There is also a similar failure in TestRefreshGCSpecialClassesCache_BCI_FAST_HCR_JIT_ON_SE80_0 https://hyc-runtimes-jenkins.swg-devops.com/job/Test_openjdk8_j9_extended.functional_aarch64_linux_testList_1/640/

pshipton commented 2 months ago

The failure is also occurring in the 0.46 branch on some platforms. @tajila https://openj9-jenkins.osuosl.org/job/Test_openjdk8_j9_extended.functional_ppc64_aix_Release_testList_0/97 https://openj9-jenkins.osuosl.org/job/Test_openjdk8_j9_extended.functional_x86-32_windows_Release_testList_0/94 https://openj9-jenkins.osuosl.org/job/Test_openjdk8_j9_extended.functional_x86-32_windows_Release_testList_1/94

pshipton commented 2 months ago

Created https://github.com/eclipse-openj9/openj9/pull/19820 for 0.46 to add -XX:+EnableExtendedHCR

pshipton commented 2 months ago

I'm also opening a head stream PR to add -XX:+EnableExtendedHCR to the tests, to avoid all the failures in the builds. We can revert when the JIT fix is ready.

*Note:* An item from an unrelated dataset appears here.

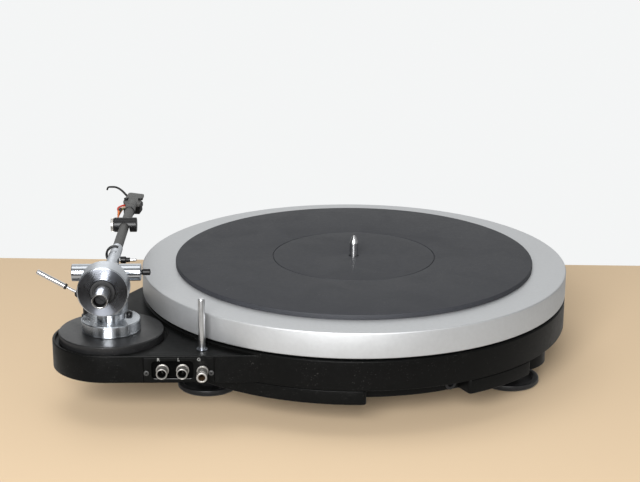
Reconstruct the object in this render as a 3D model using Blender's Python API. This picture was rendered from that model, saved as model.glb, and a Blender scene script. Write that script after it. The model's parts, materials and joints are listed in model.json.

https://github.com/eclipse-openj9/openj9/pull/19822

pshipton commented 2 months ago

I've removed the blocker label and moved this to 0.48 but since -XX:-EnableExtendedHCR is the default in 0.46 and later, users may get a crash rather than the expected message about enabling -XX:+EnableExtendedHCR.

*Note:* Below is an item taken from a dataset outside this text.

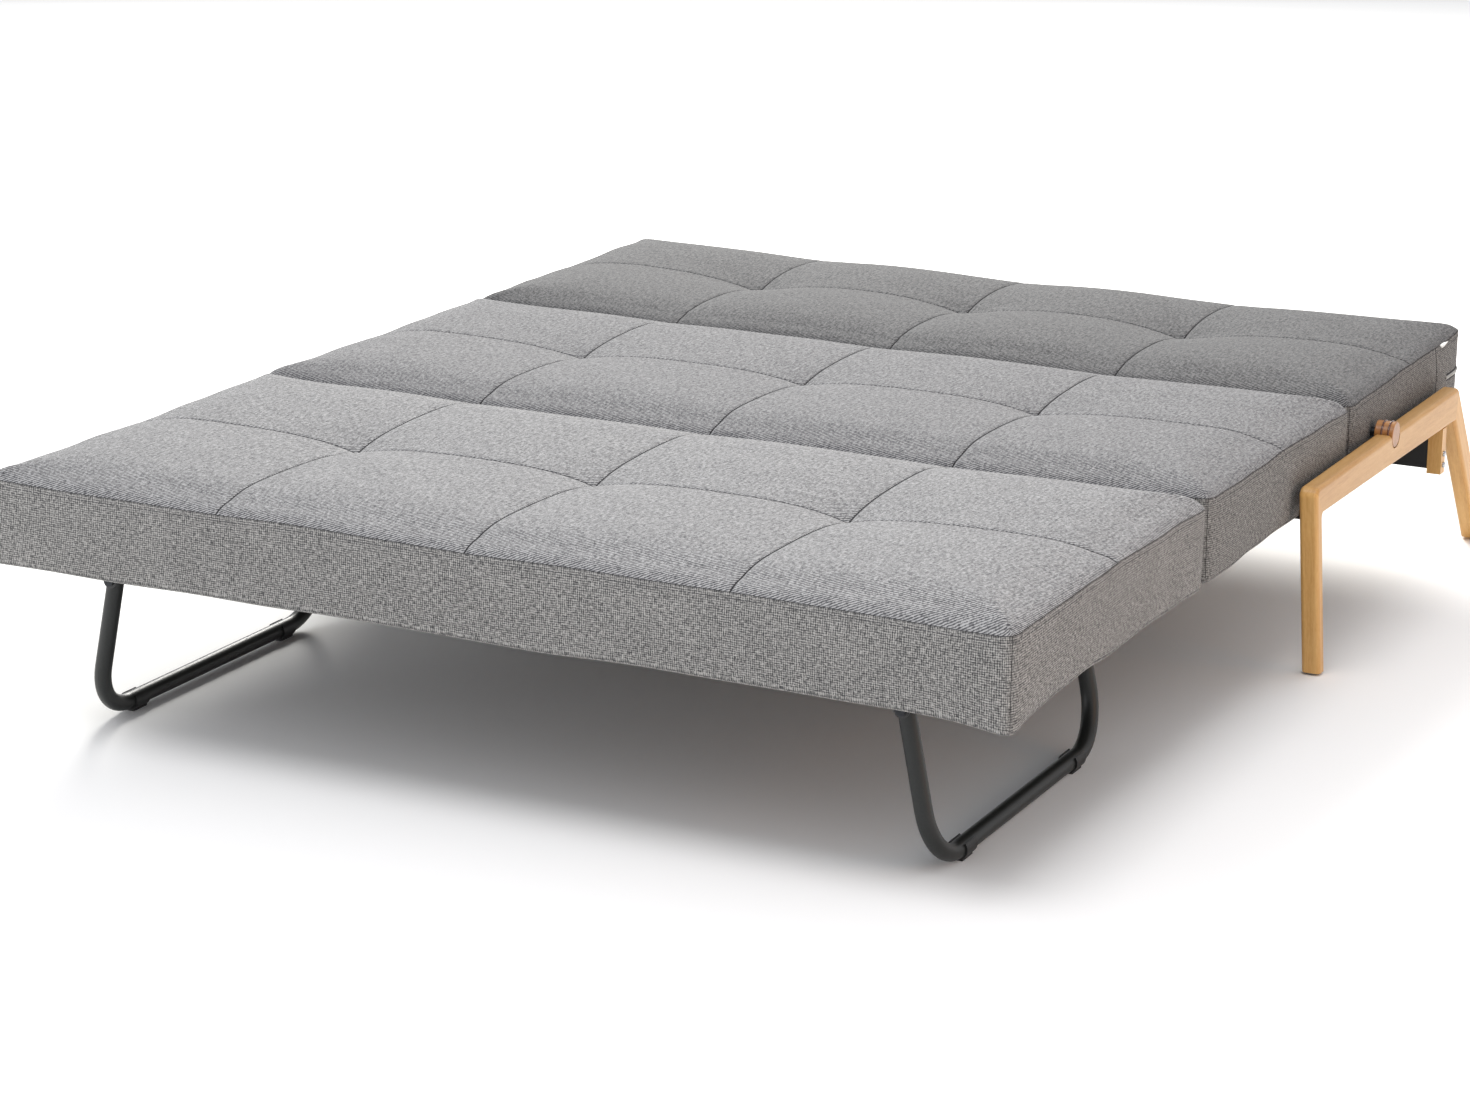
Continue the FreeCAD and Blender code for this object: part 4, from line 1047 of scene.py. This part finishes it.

jdmpapin commented 2 months ago

I think the message mentioning -XX:+EnableExtendedHCR is only supposed to show when it would allow a redefinition that is currently failing, e.g. because of an added method. But this bug can only occur when the redefinition has succeeded, so the message isn't actually expected in that case (even though the option would be a workaround for the bug)

I suppose it's too late now to get the JIT fix into 0.46?

pshipton commented 2 months ago

We've started M2, any further fix needs to be high severity or low risk and we'll have to convince the PM it needs to be included.